» **GIVEN MATERIAL**
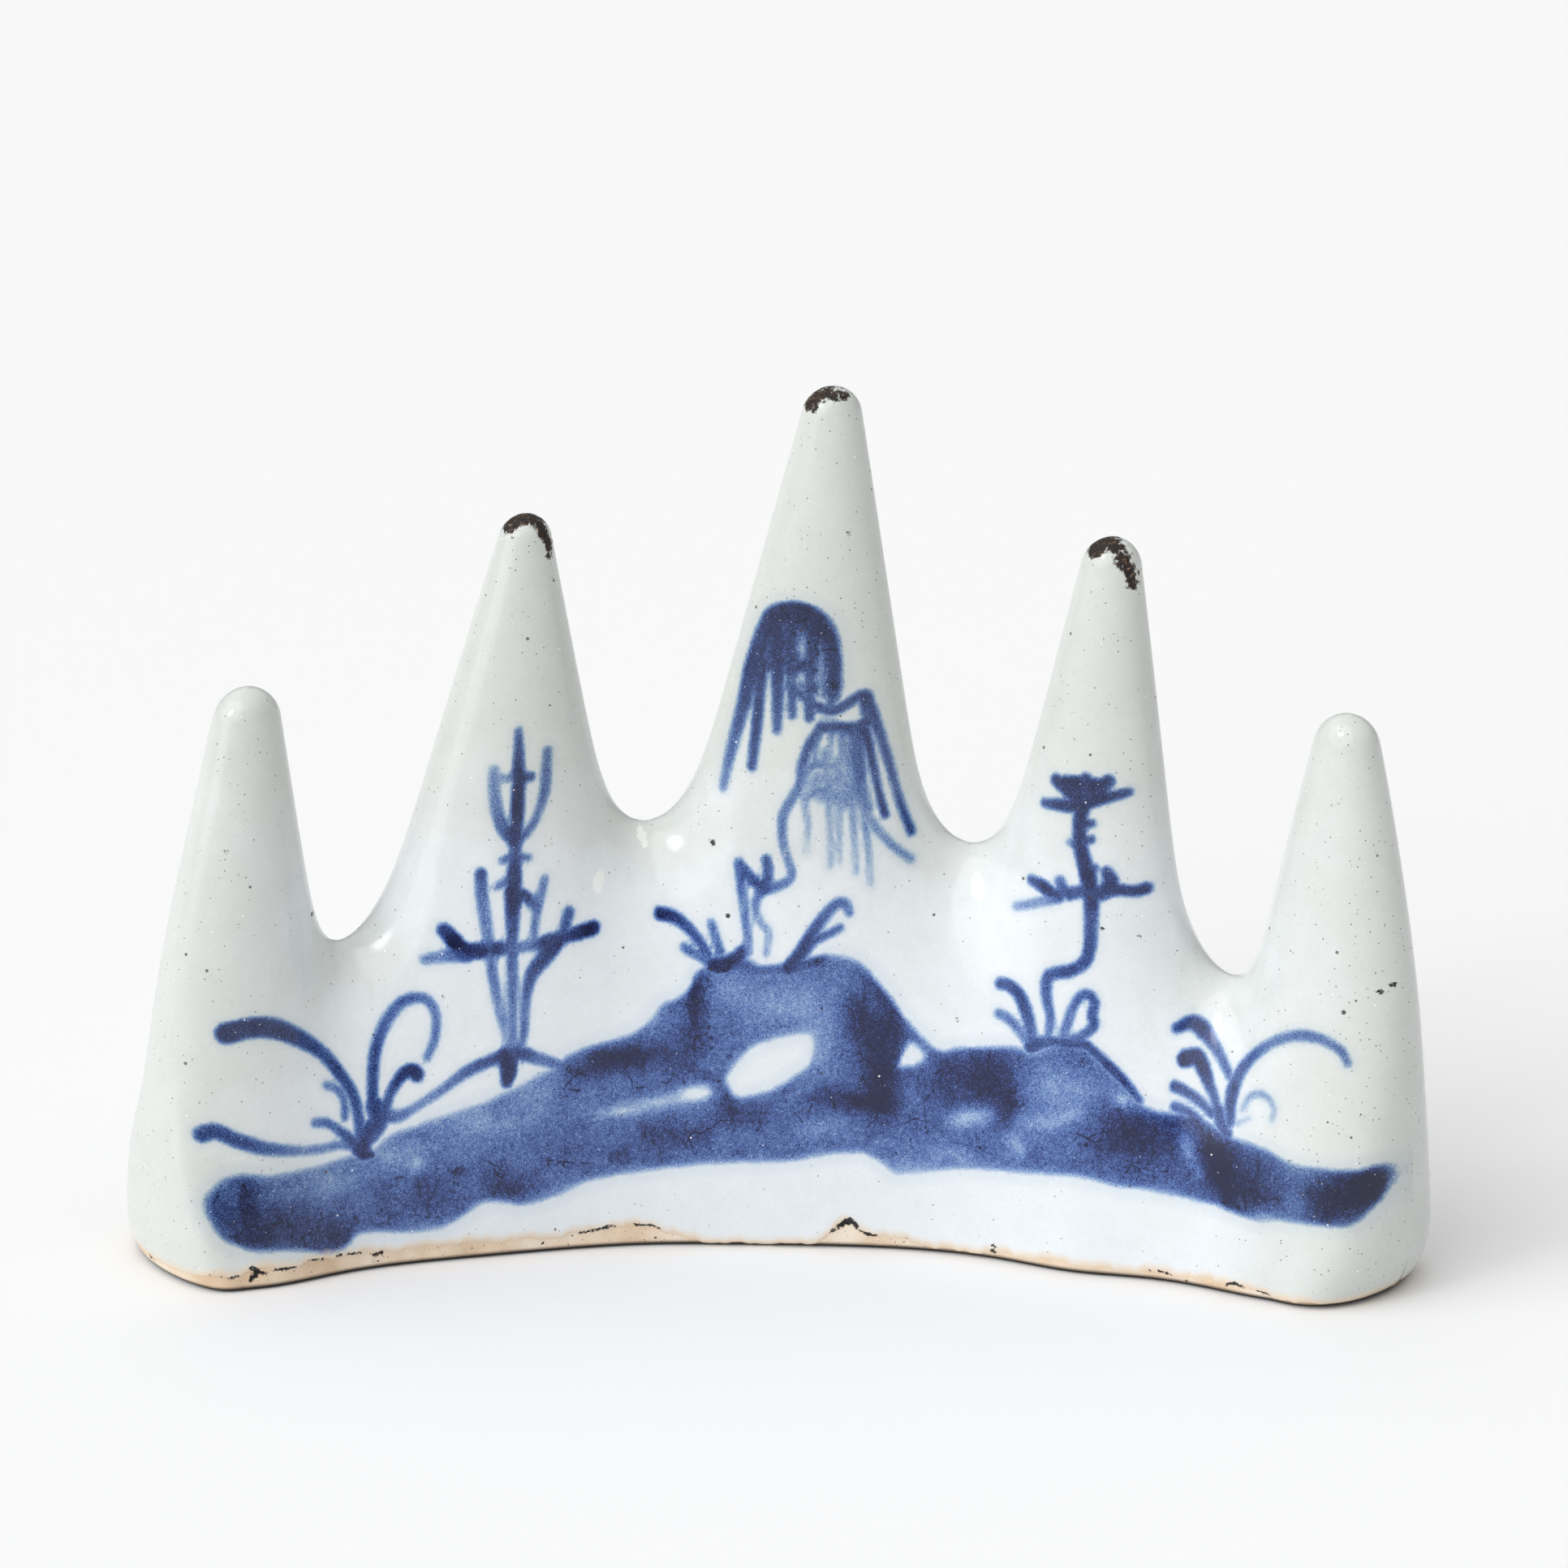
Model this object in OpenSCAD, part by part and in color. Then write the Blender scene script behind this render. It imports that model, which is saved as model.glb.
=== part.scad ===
// Porcelain brush rest in the shape of a mountain range with five peaks.
// Two press-moulded halves meet along the middle of the wall and stand round a flat base slab.
// A clear glaze coats both halves and stops short of the foot.
// X runs along the rest, the front faces -Y, and Z is up from the surface that it stands on.

/* [Whole rest] */
// Length from end to end, measured along the bowed middle surface
rest_len = 158; // [150:0.5:200]
// Radius of the bow that brings both ends towards the user
bow_r = 128; // [100:1:600]
// Half thickness that the wall starts from at the foot
foot_half_t = 12.2; // [10:0.1:16]
// Half thickness that the wall loses for each millimetre of height
wall_taper = 0.07; // [0:0.005:0.08]

/* [Hill under the peaks] */
// Height of the hill's crest in the middle
hill_mid_h = 44; // [35:0.5:60]
// Height of the hill's crest at the two ends
hill_end_h = 15; // [5:0.5:30]
// Height over which the crest rounds off
crest_round = 11; // [6:0.5:16]
// Blend between neighbouring peaks and the hill, as the square of a half thickness
blend = 45; // [10:1:60]

/* [Outer left peak] */
// Place of the tip along the rest
outer_left_x = -64.1; // [-66:0.1:-58]
// Height of the tip
outer_left_h = 70.2; // [60:0.2:90]
// Radius of the tip
outer_left_r = 3.7; // [2:0.1:5]
// Sideways drift of the peak's middle for each millimetre down from the tip
outer_left_lean = -0.067; // [-0.12:0.001:0.05]
// Half width that the peak gains for each millimetre down from the tip
outer_left_flare = 0.187; // [0.15:0.001:0.3]
// Drop over which the flanks steepen
outer_left_reach = 51; // [40:1:200]

/* [Inner left peak] */
// Place of the tip along the rest
inner_left_x = -30.2; // [-36:0.1:-26]
// Height of the tip
inner_left_h = 87.6; // [75:0.2:110]
// Radius of the tip
inner_left_r = 2.5; // [2:0.1:5]
// Sideways drift of the peak's middle for each millimetre down from the tip
inner_left_lean = -0.071; // [-0.1:0.001:0.05]
// Half width that the peak gains for each millimetre down from the tip
inner_left_flare = 0.243; // [0.15:0.001:0.3]

/* [Centre peak] */
// Place of the tip along the rest
centre_x = 5.5; // [-2:0.1:8]
// Height of the tip
centre_h = 102.5; // [85:0.5:130]
// Radius of the tip
centre_r = 2.9; // [2:0.1:5]
// Sideways drift of the peak's middle for each millimetre down from the tip
centre_lean = -0.059; // [-0.1:0.001:0.05]
// Half width that the peak gains for each millimetre down from the tip
centre_flare = 0.207; // [0.15:0.001:0.28]

/* [Inner right peak] */
// Place of the tip along the rest
inner_right_x = 38.6; // [32:0.1:44]
// Height of the tip
inner_right_h = 86.6; // [75:0.2:110]
// Radius of the tip
inner_right_r = 3.1; // [2:0.1:5]
// Sideways drift of the peak's middle for each millimetre down from the tip
inner_right_lean = -0.055; // [-0.1:0.001:0.05]
// Half width that the peak gains for each millimetre down from the tip
inner_right_flare = 0.178; // [0.15:0.001:0.28]

/* [Outer right peak] */
// Place of the tip along the rest
outer_right_x = 68.5; // [60:0.1:70]
// Height of the tip
outer_right_h = 70.4; // [60:0.2:90]
// Radius of the tip
outer_right_r = 4; // [2:0.1:5]
// Sideways drift of the peak's middle for each millimetre down from the tip
outer_right_lean = -0.002; // [-0.1:0.001:0.1]
// Half width that the peak gains for each millimetre down from the tip
outer_right_flare = 0.2; // [0.15:0.001:0.3]
// Drop over which the flanks steepen
outer_right_reach = 120; // [40:1:200]

/* [Tips and ends] */
// Depth of a peak from front to back as a share of its width, near the tip
tip_roundness = 0.95; // [0.6:0.05:1.2]
// Length over which the left end rounds off, seen from above
left_end_round = 6; // [4:0.5:16]
// Length over which the right end rounds off, seen from above
right_end_round = 9; // [4:0.5:16]
// Blend between the peaks' flanks and the ends, as the square of a half thickness
end_blend = 35; // [5:1:45]
// Length that the foot's left corner is drawn in
left_corner = 1; // [0:0.1:3]
// Length that the foot's right corner is drawn in
right_corner = 2.6; // [0:0.1:4]
// Height over which both corners are drawn in
corner_h = 8; // [4:0.5:12]

/* [Foot] */
// Radius of the edge that the foot stands on
foot_edge_r = 1.2; // [0.5:0.1:2]
// Place of the left swelling that pressing left in the foot
left_swell_x = -67; // [-70:1:-50]
// Half thickness that it adds
left_swell = 1.2; // [0:0.1:2]
// Place of the right swelling
right_swell_x = 39; // [20:1:60]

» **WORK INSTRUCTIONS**
Write out each line of the data above again, exactly as given.

» **REPLY TO THE TASK**
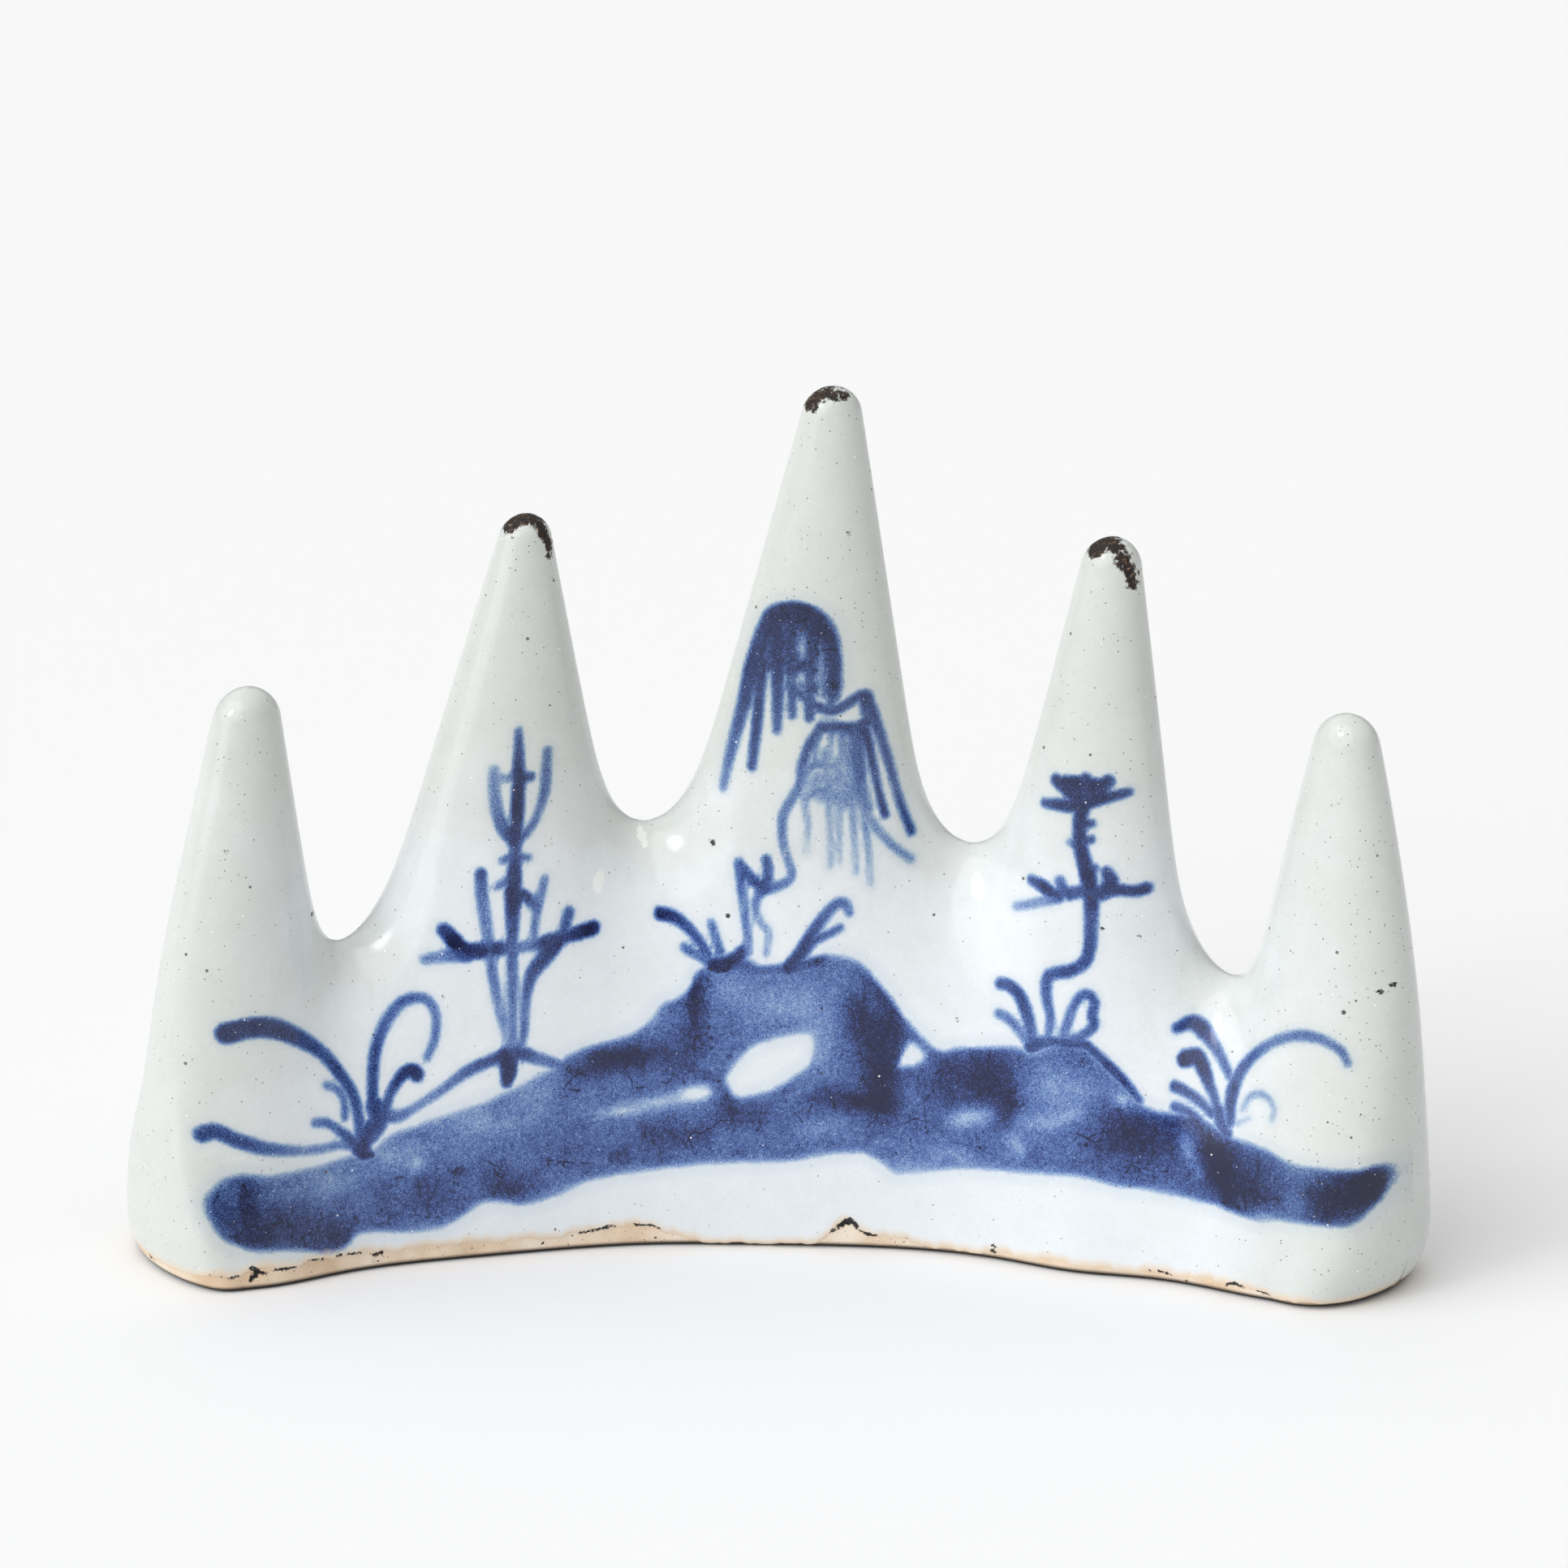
Model this object in OpenSCAD, part by part and in color. Then write the Blender scene script behind this render. It imports that model, which is saved as model.glb.
=== part.scad ===
// Porcelain brush rest in the shape of a mountain range with five peaks.
// Two press-moulded halves meet along the middle of the wall and stand round a flat base slab.
// A clear glaze coats both halves and stops short of the foot.
// X runs along the rest, the front faces -Y, and Z is up from the surface that it stands on.

/* [Whole rest] */
// Length from end to end, measured along the bowed middle surface
rest_len = 158; // [150:0.5:200]
// Radius of the bow that brings both ends towards the user
bow_r = 128; // [100:1:600]
// Half thickness that the wall starts from at the foot
foot_half_t = 12.2; // [10:0.1:16]
// Half thickness that the wall loses for each millimetre of height
wall_taper = 0.07; // [0:0.005:0.08]

/* [Hill under the peaks] */
// Height of the hill's crest in the middle
hill_mid_h = 44; // [35:0.5:60]
// Height of the hill's crest at the two ends
hill_end_h = 15; // [5:0.5:30]
// Height over which the crest rounds off
crest_round = 11; // [6:0.5:16]
// Blend between neighbouring peaks and the hill, as the square of a half thickness
blend = 45; // [10:1:60]

/* [Outer left peak] */
// Place of the tip along the rest
outer_left_x = -64.1; // [-66:0.1:-58]
// Height of the tip
outer_left_h = 70.2; // [60:0.2:90]
// Radius of the tip
outer_left_r = 3.7; // [2:0.1:5]
// Sideways drift of the peak's middle for each millimetre down from the tip
outer_left_lean = -0.067; // [-0.12:0.001:0.05]
// Half width that the peak gains for each millimetre down from the tip
outer_left_flare = 0.187; // [0.15:0.001:0.3]
// Drop over which the flanks steepen
outer_left_reach = 51; // [40:1:200]

/* [Inner left peak] */
// Place of the tip along the rest
inner_left_x = -30.2; // [-36:0.1:-26]
// Height of the tip
inner_left_h = 87.6; // [75:0.2:110]
// Radius of the tip
inner_left_r = 2.5; // [2:0.1:5]
// Sideways drift of the peak's middle for each millimetre down from the tip
inner_left_lean = -0.071; // [-0.1:0.001:0.05]
// Half width that the peak gains for each millimetre down from the tip
inner_left_flare = 0.243; // [0.15:0.001:0.3]

/* [Centre peak] */
// Place of the tip along the rest
centre_x = 5.5; // [-2:0.1:8]
// Height of the tip
centre_h = 102.5; // [85:0.5:130]
// Radius of the tip
centre_r = 2.9; // [2:0.1:5]
// Sideways drift of the peak's middle for each millimetre down from the tip
centre_lean = -0.059; // [-0.1:0.001:0.05]
// Half width that the peak gains for each millimetre down from the tip
centre_flare = 0.207; // [0.15:0.001:0.28]

/* [Inner right peak] */
// Place of the tip along the rest
inner_right_x = 38.6; // [32:0.1:44]
// Height of the tip
inner_right_h = 86.6; // [75:0.2:110]
// Radius of the tip
inner_right_r = 3.1; // [2:0.1:5]
// Sideways drift of the peak's middle for each millimetre down from the tip
inner_right_lean = -0.055; // [-0.1:0.001:0.05]
// Half width that the peak gains for each millimetre down from the tip
inner_right_flare = 0.178; // [0.15:0.001:0.28]

/* [Outer right peak] */
// Place of the tip along the rest
outer_right_x = 68.5; // [60:0.1:70]
// Height of the tip
outer_right_h = 70.4; // [60:0.2:90]
// Radius of the tip
outer_right_r = 4; // [2:0.1:5]
// Sideways drift of the peak's middle for each millimetre down from the tip
outer_right_lean = -0.002; // [-0.1:0.001:0.1]
// Half width that the peak gains for each millimetre down from the tip
outer_right_flare = 0.2; // [0.15:0.001:0.3]
// Drop over which the flanks steepen
outer_right_reach = 120; // [40:1:200]

/* [Tips and ends] */
// Depth of a peak from front to back as a share of its width, near the tip
tip_roundness = 0.95; // [0.6:0.05:1.2]
// Length over which the left end rounds off, seen from above
left_end_round = 6; // [4:0.5:16]
// Length over which the right end rounds off, seen from above
right_end_round = 9; // [4:0.5:16]
// Blend between the peaks' flanks and the ends, as the square of a half thickness
end_blend = 35; // [5:1:45]
// Length that the foot's left corner is drawn in
left_corner = 1; // [0:0.1:3]
// Length that the foot's right corner is drawn in
right_corner = 2.6; // [0:0.1:4]
// Height over which both corners are drawn in
corner_h = 8; // [4:0.5:12]

/* [Foot] */
// Radius of the edge that the foot stands on
foot_edge_r = 1.2; // [0.5:0.1:2]
// Place of the left swelling that pressing left in the foot
left_swell_x = -67; // [-70:1:-50]
// Half thickness that it adds
left_swell = 1.2; // [0:0.1:2]
// Place of the right swelling
right_swell_x = 39; // [20:1:60]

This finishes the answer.